WORK INSTRUCTIONS = Give again only those lines from the start of the entries through the line holding "on its base.", leaving them as they are.

Data entries:

-- -- --

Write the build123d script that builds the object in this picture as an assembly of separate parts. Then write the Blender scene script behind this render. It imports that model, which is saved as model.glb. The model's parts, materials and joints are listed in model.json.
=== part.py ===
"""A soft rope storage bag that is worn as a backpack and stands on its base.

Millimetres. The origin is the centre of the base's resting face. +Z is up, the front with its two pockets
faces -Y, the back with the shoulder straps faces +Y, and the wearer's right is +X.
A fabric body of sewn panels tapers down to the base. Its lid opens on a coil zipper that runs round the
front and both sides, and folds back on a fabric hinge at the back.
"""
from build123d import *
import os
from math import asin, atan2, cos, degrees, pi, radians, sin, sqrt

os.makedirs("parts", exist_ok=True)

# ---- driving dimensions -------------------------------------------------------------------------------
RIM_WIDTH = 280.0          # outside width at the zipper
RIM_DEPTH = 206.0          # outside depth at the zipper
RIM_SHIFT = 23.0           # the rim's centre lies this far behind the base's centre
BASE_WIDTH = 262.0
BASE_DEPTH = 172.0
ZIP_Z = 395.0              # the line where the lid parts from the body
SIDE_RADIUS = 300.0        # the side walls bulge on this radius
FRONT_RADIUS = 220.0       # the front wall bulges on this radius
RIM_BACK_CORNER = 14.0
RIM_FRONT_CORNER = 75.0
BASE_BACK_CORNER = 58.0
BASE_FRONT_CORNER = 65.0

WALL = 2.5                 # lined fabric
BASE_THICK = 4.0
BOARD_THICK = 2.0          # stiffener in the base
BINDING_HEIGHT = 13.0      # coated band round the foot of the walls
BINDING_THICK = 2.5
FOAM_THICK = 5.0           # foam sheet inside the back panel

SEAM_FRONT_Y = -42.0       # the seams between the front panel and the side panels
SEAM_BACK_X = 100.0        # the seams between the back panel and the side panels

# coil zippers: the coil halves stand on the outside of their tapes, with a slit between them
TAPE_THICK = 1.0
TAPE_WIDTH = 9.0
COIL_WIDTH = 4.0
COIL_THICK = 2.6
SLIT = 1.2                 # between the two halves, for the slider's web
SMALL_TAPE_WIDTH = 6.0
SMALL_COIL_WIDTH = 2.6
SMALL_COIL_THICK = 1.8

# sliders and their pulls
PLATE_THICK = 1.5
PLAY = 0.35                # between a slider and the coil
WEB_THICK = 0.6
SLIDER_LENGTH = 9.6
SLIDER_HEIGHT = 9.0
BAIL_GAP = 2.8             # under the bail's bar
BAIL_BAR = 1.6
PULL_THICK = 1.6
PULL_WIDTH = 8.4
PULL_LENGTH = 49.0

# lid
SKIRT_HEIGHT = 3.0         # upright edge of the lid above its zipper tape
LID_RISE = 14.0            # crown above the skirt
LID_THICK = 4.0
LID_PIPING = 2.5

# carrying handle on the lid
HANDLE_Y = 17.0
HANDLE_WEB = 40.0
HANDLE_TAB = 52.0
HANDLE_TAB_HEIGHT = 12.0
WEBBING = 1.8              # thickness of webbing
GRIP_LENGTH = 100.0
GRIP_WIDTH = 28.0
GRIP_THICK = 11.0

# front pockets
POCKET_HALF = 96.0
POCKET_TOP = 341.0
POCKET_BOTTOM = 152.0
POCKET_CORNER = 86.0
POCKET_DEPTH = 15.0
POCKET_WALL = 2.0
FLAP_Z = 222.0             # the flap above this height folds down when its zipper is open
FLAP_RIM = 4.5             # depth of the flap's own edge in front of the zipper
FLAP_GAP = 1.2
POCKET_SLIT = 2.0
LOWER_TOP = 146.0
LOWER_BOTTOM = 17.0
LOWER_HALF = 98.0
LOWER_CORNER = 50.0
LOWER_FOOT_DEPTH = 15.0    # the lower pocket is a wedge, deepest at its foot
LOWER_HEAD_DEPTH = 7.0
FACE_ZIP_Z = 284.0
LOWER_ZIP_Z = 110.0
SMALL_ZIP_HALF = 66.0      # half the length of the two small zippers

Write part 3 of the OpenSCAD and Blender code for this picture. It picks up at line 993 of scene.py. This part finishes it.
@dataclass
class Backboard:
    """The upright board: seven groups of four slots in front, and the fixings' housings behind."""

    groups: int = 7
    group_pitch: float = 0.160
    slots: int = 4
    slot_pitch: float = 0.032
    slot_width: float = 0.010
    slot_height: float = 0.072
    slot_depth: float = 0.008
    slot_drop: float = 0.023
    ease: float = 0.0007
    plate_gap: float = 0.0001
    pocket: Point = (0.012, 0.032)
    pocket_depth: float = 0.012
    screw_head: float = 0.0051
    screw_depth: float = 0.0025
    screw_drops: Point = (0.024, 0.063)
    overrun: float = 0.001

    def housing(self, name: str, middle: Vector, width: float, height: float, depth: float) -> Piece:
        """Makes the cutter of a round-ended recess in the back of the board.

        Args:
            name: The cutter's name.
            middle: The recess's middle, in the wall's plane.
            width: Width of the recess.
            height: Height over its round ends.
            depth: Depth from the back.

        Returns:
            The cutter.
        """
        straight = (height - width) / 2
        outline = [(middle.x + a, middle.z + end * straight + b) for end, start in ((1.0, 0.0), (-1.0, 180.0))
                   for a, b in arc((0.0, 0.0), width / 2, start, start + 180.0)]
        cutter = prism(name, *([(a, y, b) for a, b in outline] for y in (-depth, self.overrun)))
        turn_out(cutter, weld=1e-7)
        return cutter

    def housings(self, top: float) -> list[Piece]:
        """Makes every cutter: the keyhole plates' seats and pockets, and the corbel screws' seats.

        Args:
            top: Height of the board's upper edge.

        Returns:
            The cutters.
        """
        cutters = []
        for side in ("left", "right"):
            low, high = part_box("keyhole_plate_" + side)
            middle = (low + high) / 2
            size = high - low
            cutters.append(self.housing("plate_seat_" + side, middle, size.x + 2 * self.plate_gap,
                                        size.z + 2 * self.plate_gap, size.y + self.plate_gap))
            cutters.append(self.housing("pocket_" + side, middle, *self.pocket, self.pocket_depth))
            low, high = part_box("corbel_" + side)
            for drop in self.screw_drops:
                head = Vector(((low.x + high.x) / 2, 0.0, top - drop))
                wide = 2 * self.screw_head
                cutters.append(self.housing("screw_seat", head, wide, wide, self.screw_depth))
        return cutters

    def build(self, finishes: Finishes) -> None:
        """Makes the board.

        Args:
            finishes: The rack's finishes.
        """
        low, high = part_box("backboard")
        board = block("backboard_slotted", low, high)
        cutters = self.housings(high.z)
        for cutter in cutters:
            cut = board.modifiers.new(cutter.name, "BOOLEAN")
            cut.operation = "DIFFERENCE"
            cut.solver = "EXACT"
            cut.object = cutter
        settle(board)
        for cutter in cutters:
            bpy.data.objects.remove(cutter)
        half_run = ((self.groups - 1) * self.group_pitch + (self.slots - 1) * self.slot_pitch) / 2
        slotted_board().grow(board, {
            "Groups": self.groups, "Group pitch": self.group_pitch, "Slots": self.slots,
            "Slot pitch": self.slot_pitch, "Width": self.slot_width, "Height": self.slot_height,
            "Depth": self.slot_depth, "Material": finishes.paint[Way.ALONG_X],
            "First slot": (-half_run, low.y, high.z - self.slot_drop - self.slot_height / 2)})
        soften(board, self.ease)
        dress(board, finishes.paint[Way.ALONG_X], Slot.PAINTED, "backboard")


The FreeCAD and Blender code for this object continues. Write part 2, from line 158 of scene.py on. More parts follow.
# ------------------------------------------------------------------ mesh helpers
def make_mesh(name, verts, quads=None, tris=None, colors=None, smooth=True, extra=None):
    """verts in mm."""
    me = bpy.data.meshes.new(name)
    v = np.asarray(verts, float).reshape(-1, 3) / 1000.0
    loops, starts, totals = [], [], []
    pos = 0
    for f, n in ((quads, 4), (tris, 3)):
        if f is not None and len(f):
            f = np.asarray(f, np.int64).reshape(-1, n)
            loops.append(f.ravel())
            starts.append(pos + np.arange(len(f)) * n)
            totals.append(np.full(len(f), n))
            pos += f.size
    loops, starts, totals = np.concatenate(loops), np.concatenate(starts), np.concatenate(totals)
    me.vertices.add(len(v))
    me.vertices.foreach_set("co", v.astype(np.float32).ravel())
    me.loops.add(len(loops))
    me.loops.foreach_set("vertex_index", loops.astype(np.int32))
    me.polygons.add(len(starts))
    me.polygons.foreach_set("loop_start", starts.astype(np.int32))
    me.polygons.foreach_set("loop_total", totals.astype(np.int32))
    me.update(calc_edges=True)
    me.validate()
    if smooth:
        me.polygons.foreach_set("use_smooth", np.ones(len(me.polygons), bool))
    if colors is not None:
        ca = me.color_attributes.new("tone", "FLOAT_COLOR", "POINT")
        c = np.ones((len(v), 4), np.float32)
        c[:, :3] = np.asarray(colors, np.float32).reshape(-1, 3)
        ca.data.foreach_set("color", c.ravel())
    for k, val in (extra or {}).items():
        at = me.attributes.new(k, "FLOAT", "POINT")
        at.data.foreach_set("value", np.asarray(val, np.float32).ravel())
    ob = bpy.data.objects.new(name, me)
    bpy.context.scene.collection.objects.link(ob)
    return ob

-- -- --

CORRECT RESULT =
Write the build123d script that builds the object in this picture as an assembly of separate parts. Then write the Blender scene script behind this render. It imports that model, which is saved as model.glb. The model's parts, materials and joints are listed in model.json.
=== part.py ===
"""A soft rope storage bag that is worn as a backpack and stands on its base.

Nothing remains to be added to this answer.